STATED TASK
Copy every line of the data that contains the string "part".
++++
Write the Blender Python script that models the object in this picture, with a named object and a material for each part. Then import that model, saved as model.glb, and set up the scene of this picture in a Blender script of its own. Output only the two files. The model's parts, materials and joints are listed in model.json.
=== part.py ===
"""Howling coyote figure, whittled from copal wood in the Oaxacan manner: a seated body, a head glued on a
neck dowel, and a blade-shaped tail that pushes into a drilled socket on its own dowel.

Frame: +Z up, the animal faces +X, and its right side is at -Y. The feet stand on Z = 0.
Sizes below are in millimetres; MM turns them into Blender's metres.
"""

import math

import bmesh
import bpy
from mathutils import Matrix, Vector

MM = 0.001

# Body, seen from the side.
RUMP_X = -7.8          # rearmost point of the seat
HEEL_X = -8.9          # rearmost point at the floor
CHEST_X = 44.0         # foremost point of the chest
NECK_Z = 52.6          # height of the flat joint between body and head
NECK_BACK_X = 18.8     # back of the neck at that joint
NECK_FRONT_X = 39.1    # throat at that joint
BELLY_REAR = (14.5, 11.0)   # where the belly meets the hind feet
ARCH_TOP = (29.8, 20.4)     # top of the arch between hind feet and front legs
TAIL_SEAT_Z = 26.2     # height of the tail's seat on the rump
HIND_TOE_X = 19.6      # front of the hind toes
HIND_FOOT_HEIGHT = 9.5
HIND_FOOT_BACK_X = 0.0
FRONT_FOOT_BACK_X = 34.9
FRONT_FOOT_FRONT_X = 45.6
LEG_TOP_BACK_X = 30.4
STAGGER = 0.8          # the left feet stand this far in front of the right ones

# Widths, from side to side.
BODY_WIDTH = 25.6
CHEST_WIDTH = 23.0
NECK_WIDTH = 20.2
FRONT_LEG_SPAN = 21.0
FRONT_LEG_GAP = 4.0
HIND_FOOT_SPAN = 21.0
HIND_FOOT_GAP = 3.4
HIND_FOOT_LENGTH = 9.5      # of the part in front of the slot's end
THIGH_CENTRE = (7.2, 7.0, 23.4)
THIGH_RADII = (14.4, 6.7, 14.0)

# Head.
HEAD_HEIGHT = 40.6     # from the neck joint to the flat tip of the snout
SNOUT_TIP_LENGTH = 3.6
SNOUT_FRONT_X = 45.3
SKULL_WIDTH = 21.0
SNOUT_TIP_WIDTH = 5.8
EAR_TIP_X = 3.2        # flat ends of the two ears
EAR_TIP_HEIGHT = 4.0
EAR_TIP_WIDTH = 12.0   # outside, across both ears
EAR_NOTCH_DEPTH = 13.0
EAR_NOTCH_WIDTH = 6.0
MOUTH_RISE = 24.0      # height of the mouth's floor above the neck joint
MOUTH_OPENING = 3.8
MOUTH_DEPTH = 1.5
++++
RESULT OF THE TASK
Write the Blender Python script that models the object in this picture, with a named object and a material for each part. Then import that model, saved as model.glb, and set up the scene of this picture in a Blender script of its own. Output only the two files. The model's parts, materials and joints are listed in model.json.
=== part.py ===
HIND_FOOT_LENGTH = 9.5      # of the part in front of the slot's end